CLASSIFICATION OF POLYMERS BASED ON MOLECULAR FORCES

1.Elastomers

2.Fibres

3.Thermoplastics

4.Thermosetting Polymers

1.Elastomers

These are the polymers having very weak inter-molecular forces of attraction between the chain, i.e why they can be stretched upon ten times their original length. But there are a few cross links due to which the polymer comes to its original length after the force is released. Therefore, they posses high degree of elastic character.

For Example- natural rubber, vulcanized rubber.

2.Fibres

These are the polymers which have very strong intermolecular forces like Hydrogen Bonding or dipole-dipole interactions, therefore, they have less elasticity but high tensile strength with high melting point.

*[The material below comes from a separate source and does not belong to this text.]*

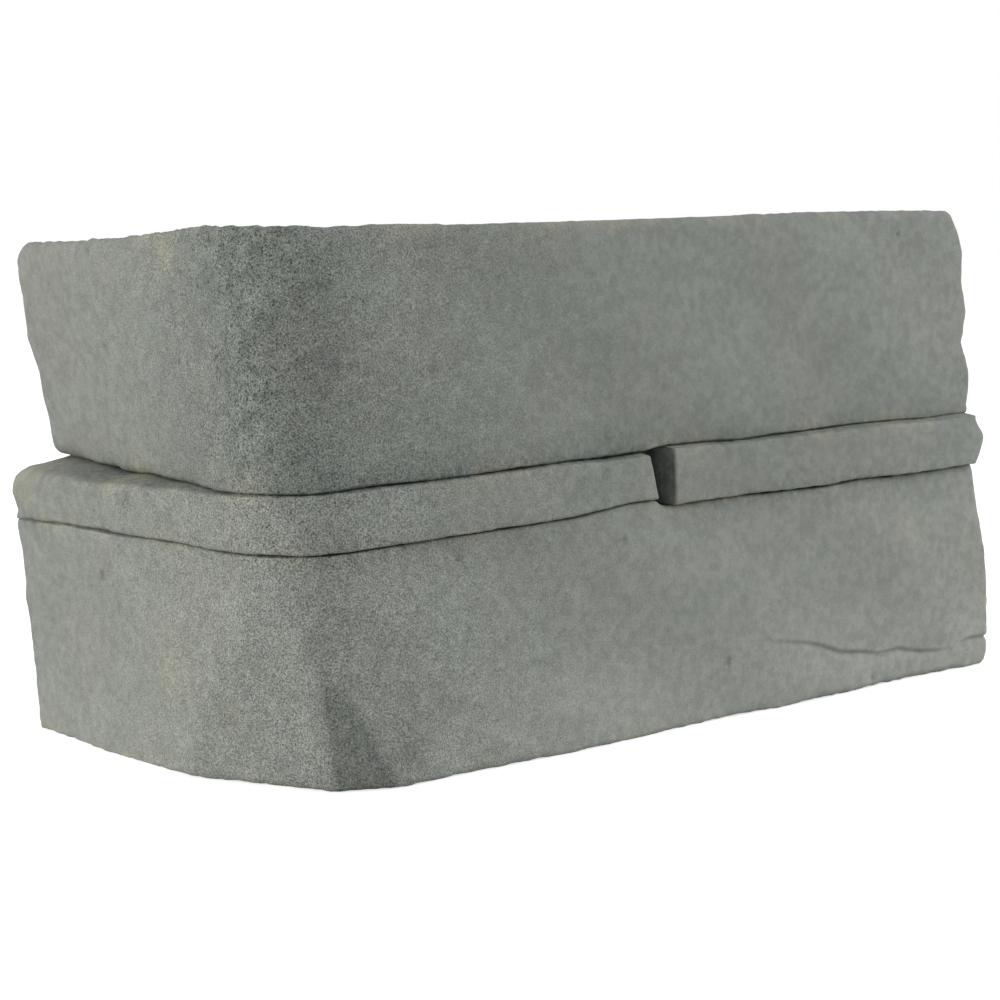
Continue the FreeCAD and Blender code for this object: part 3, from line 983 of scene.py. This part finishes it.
# The relief is made a plain mesh. The plain sides are thinned to fewer triangles, and the stone faces
# keep theirs
triangle_limit = 190000
plain_weight = 1000.0
sharp_turn = 70
plain_sides = cast_body.vertex_groups.new(name="plain_sides")
deep = np.broadcast_to(depth > 0, shape)[skin]
plain_sides.add(np.nonzero(deep)[0].tolist(), 1.0, "REPLACE")
thinned = cast_body.modifiers.new("thinned", "DECIMATE")
thinned.vertex_group = "plain_sides"
thinned.vertex_group_factor = plain_weight
thinned.ratio = triangle_limit / (2 * len(body_mesh.polygons))
finished = cast_body.evaluated_get(bpy.context.evaluated_depsgraph_get())
baked = bpy.data.meshes.new_from_object(finished)
cast_body.modifiers.clear()
cast_body.vertex_groups.clear()
cast_body.data = baked
bpy.data.meshes.remove(body_mesh)
baked.name = "cast_body"
baked.shade_smooth()
baked.set_sharp_from_angle(angle=math.radians(sharp_turn))

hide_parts("corner_panel")
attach(cast_body, "root")

# Floor and backdrop
# A plain floor of pale matt board. The camera sees it nearly white, and it keeps a faint shadow of
# the panel.

floor_width = 12
floor_grey = "#dddddd"
floor_glow = 0.6
white = linear("#ffffff")
bpy.ops.mesh.primitive_plane_add(size=floor_width)
floor = bpy.context.object
floor.name = "floor"
pale_floor = bpy.data.materials.new("pale_floor")
pale_floor.use_nodes = True
floor_tree = pale_floor.node_tree
matt = floor_tree.nodes["Principled BSDF"]
matt.inputs["Base Color"].default_value = linear(floor_grey)
matt.inputs["Roughness"].default_value = 1.0
glow = add_node(floor_tree, "ShaderNodeEmission", {"Color": white, "Strength": floor_glow})
seen = add_node(floor_tree, "ShaderNodeAddShader", {0: matt.outputs[0], 1: glow})
camera_ray = add_node(floor_tree, "ShaderNodeLightPath").node.outputs["Is Camera Ray"]
choice = add_node(floor_tree, "ShaderNodeMixShader", {0: camera_ray, 1: matt.outputs[0], 2: seen})
floor_tree.links.new(choice, floor_tree.nodes["Material Output"].inputs["Surface"])
floor.data.materials.append(pale_floor)

# Lamps and world
# Plain soft studio light: a large lamp left of the short face, a weaker one by the long end, and
# even light all round.

aim = Vector((0, 0, 0.07))
world_light = 0.70


def add_lamp(name, place, size, power, colour):
    """A square soft lamp that shines on the panel."""
    lamp = bpy.data.lights.new(name, "AREA")
    lamp.color = colour
    lamp.size = size
    lamp.energy = power
    lamp_object = bpy.data.objects.new(name, lamp)
    lamp_object.location = place
    lamp_object.rotation_euler = (aim - Vector(place)).to_track_quat("-Z", "Y").to_euler()
    bpy.context.collection.objects.link(lamp_object)


add_lamp("left_lamp", place=(-1.70, 0.53, 0.45), size=1.0, power=15, colour=(1.0, 0.98, 0.94))
add_lamp("right_lamp", place=(0.62, -0.42, 0.35), size=0.3, power=2.2, colour=(1, 1, 1))

world = bpy.data.worlds.new("studio")
bpy.context.scene.world = world
world.use_nodes = True
world_tree = world.node_tree
around = world_tree.nodes["Background"]
around.inputs["Color"].default_value = white
around.inputs["Strength"].default_value = world_light
shown_white = add_node(world_tree, "ShaderNodeBackground", {"Color": white, "Strength": 1.0})
rays = add_node(world_tree, "ShaderNodeLightPath").node.outputs
seen = rays["Is Camera Ray"]
for kind in ("Is Glossy Ray", "Is Transmission Ray"):
    seen = add_node(world_tree, "ShaderNodeMath", {0: seen, 1: rays[kind]}, operation="MAXIMUM")
choice = add_node(world_tree, "ShaderNodeMixShader", {0: seen, 1: around.outputs[0], 2: shown_white})
world_tree.links.new(choice, world_tree.nodes["World Output"].inputs["Surface"])

# Camera
# It stands left of the corner and a little above the panel, as the photographer's did, and is held
# a little askew.

camera_place = (-446.6, -575.3, 146.6)
camera_lens = 81.88
azimuth, elevation, roll = (math.radians(degrees) for degrees in (-37.44, 6.45, -2.25))

camera_data = bpy.data.cameras.new("camera")
camera_data.lens = camera_lens
camera = bpy.data.objects.new("camera", camera_data)
bpy.context.collection.objects.link(camera)
backwards = Vector((
    math.sin(azimuth) * math.cos(elevation),
    -math.cos(azimuth) * math.cos(elevation),
    math.sin(elevation),
))
level_right = (-backwards).cross(Vector((0, 0, 1))).normalized()
level_up = level_right.cross(-backwards)
right = math.cos(roll) * level_right + math.sin(roll) * level_up
up = math.cos(roll) * level_up - math.sin(roll) * level_right
stand = Matrix.Translation([mm * measure for measure in camera_place])
camera.matrix_world = stand @ Matrix((right, up, backwards)).transposed().to_4x4()
bpy.context.scene.camera = camera
bpy.context.scene.view_settings.view_transform = "Standard"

For Example- Nylon, Terylene, Orlon.

Orlon

3.Thermoplastics

These are the polymers in which intermolecular forces of attraction are less than Fibres but more than elastomers. There are no crosslinks. When they are heated, they become soft and liquify and when they are cool, they again become hard. Therefore, they can be easily moulded into desired shapes by heating.

For Example- Polythene, Polypropylene, PVC.

4.Thermosetting Polymers

These are the polymers which become hard in fusible and insoluble mass upon heating. In the first step long chains of polymers are torned. In the next step there’s an application of heat which results in the formation of a complex cross linked structure which is hard and infusible.